**JOB**: All lines featuring the string "from" are to be listed.

>> Start

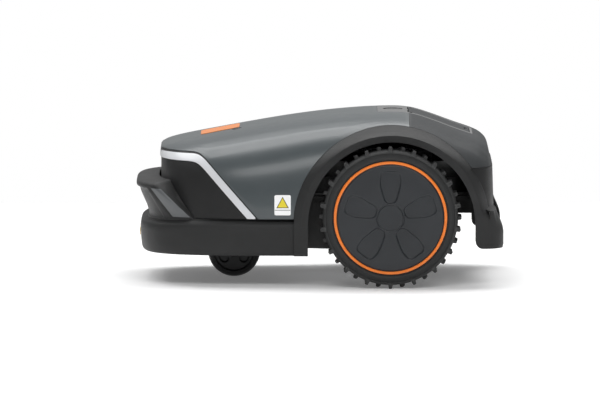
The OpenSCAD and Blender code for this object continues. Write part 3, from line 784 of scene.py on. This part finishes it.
def inlay_point(x, z, side):
    """Point on the crown's outer wall at x and z, found by walking round the plan."""
    low, high = 2.0, 80.0
    for _ in range(40):
        middle = (low + high) / 2
        inset = inset_at(bumper_profile(bumper_point(middle, 10, 0)[0]), z)
        if bumper_point(middle, inset, z)[0] < x:
            low = middle
        else:
            high = middle
    px, py, pz = bumper_point(middle, inset - 0.9, z)
    return (px, side * py, pz)


def inset_at(profile, z):
    best = profile[-1][0]
    for (i0, z0), (i1, z1) in zip(profile, profile[1:]):
        if z0 <= z <= z1:
            best = mix(i0, i1, (z - z0) / max(z1 - z0, 1e-6))
    return best


def rear_wall(angle, z, inset):
    a = math.radians(angle)
    lean = max(0.0, (z - 137.0) * 0.03)
    x = -(TAIL_X - inset - lean) * math.sin(a) ** 0.25
    y = (FLANK_Y - inset) * math.copysign(abs(math.cos(a)) ** 0.25, math.cos(a))
    level = clamp((z - BASE_Z) / 193.0)
    return (x, y * (1 - level ** 4.6) ** (1 / 4.6), z)


def rear_apron():
    start = -ARCH[0] + math.sqrt(ARCH_OUT ** 2 - (APRON_Z - ARCH[1]) ** 2)
    first = math.degrees(math.asin((start / (TAIL_X - 1)) ** 4))
    rows = []
    for angle in plan_angles(first, 60, 1.5):
        x, y, _ = rear_wall(angle, 150, 1.2)
        if abs(y) < 149:
            low = 90.0
        else:
            low = max(GUARD_TOP + SEAM, arch_height(x, ARCH_OUT) + SEAM if x > -323 else 0)
        rows.append([rear_wall(angle, z, 1.2) for z in spaced(min(low, APRON_Z - 1), APRON_Z - SEAM, 20)])
    piece = build("rear_apron_panel", grid(rows), "black_plastic", "cover", ["rear_apron"], BODY_CENTRE)
    thicken(piece)
    round_edges(piece, 0.7)


def roof_patch(name, x0, x1, half_y, slot, body, stands_for, lift=0.0, depth=WALL, y_mid=0.0):
    """Piece of the roof's surface over a rectangle, ready to be cut to its outline."""
    rows = []
    for x in spaced(x0, x1, 60):
        rows.append([(x, y, roof(x, y) + lift) for y in spaced(y_mid - half_y, y_mid + half_y, 50)])
    piece = build(name, grid(rows), slot, body, stands_for, BODY_CENTRE)
    thicken(piece, depth)
    return piece


def console():
    piece = roof_patch("console_top", CONSOLE[0] - 2, CONSOLE[1] + 2, CONSOLE[2] + 2, "gloss_black",
                       "cover", ["console_panel"])
    carve(piece, prism(console_outline(0), "z", 240, 400), "INTERSECT")
    middle = (FLAP[0] + FLAP[1]) / 2
    opening = rounded(middle + 0.6, 0, FLAP[1] - FLAP[0] + 3.2, 2 * FLAP[2] + 2, 6)
    carve(piece, prism(opening, "z", 200, 400))
    carve(piece, prism(circle(BUTTON_X, 0, 19), "z", 200, 400))
    round_edges(piece, 0.7)

    lid = roof_patch("display_flap_lid", FLAP[0] - 2, FLAP[1] + 2, FLAP[2] + 2, "rear_plastic",
                     "display_flap", ["display_flap"])
    outline = rounded(middle, 0, FLAP[1] - FLAP[0], 2 * FLAP[2], 5)
    carve(lid, prism(outline, "z", 200, 400), "INTERSECT")
    grip = rounded(FLAP[0] + 4, 0, 12, 34, 5.5)
    carve(lid, prism(grip, "z", roof(FLAP[0] + 6, 0) - 1.1, 400))
    for y in (-54, 54):
        carve(lid, prism(rounded(-172, y, 12, 9.2, 0.5, 2), "z", 200, 400))
    round_edges(lid, 0.6)
    knuckles = []
    for y in (-46, 34):
        knuckles.append(revolve([(1.55, 0), (2.3, 0), (2.4, 0.2), (2.4, 11.8), (2.3, 12), (1.55, 12)],
                                (-173.5, y, 318.0), steps=32))
        knuckles.append(prism([(-181, 315.8), (-175, 315.8), (-175, 318.6), (-181, 317.2)], "y", y, y + 12))
    build("flap_knuckles", merged(*knuckles), "rear_plastic", "display_flap")


def button_and_keys():
    ring = [(0, 322.9), (5, 322.9), (5.6, 322.5), (6.4, 322.5), (7, 322.9), (12.5, 322.8), (15.4, 322.1),
            (16.6, 320.9), (17, 319.1), (17, 307), (16, 306), (0, 306)]
    build("stop_button_cap", revolve(ring, (BUTTON_X, 0, 0), "z"), "button_plastic", "stop_button",
          ["stop_button"])
    collar = [(17.6, 321.2), (18.9, 321.2), (18.9, 316), (17.6, 316), (17.6, 321.2)]
    build("stop_button_collar", revolve(collar, (BUTTON_X, 0, 0), "z"), "black_plastic", "cover")
    cap = [(0, 271.4), (3.5, 271.6), (5.2, 272), (5.9, 271.7), (6.2, 271), (6.2, 259.5), (8, 259.5),
           (8, 258), (0, 258)]
    for i, y in enumerate((-34, 0, 34)):
        build(f"key_cap_{i + 1}", revolve(cap, (-262, y, 0), "z", steps=48), "key_plastic",
              f"key_{i + 1}", [f"key_{i + 1}"])


def display_screen():
    glass = prism(rounded(-219, 0, 54, 82, 4), "z", 278.02, 279.4)
    piece = build("display_glass", glass, "gloss_black", "cover")
    round_edges(piece, 0.4)


def badge():
    piece = roof_patch("badge_top", 150, 230, 50, "badge_orange", "cover", ["badge_plate"], 0.9, 0.9)
    carve(piece, prism(rounded(190, 0, 74, 92, 10), "z", 240, 400), "INTERSECT")
    round_edges(piece, 0.4)


def rain_sensor():
    shape = ((0, 290.4), (0.45, 290.2), (0.78, 289.4), (0.94, 288.2), (1, 286.6), (1, 281), (0, 281))
    dome = [(SENSOR_R * r, z) for r, z in shape]
    build("rain_sensor_dome", revolve(dome, (*SENSOR, 0), "z", steps=48), "black_plastic", "cover",
          ["rain_sensor"])


def flank_patch(name, outline, slot, side, lift, depth, stands_for=()):
    """Thin plate on the hood's flank, cut to an outline seen from the side."""
    rows = []
    for x in spaced(50, 90, 20):
        rows.append([(x, side * (flank(x, z) + lift), z) for z in spaced(134, 180, 24)])
    piece = build(name, grid(rows), slot, "cover", stands_for, BODY_CENTRE)
    thicken(piece, depth)
    low, high = (100, 300) if side > 0 else (-300, -100)
    carve(piece, prism(outline, "y", low, high), "INTERSECT")
    return piece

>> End

**RESPONSE TO THIS EXERCISE**:
The OpenSCAD and Blender code for this object continues. Write part 3, from line 784 of scene.py on. This part finishes it.
    """Thin plate on the hood's flank, cut to an outline seen from the side."""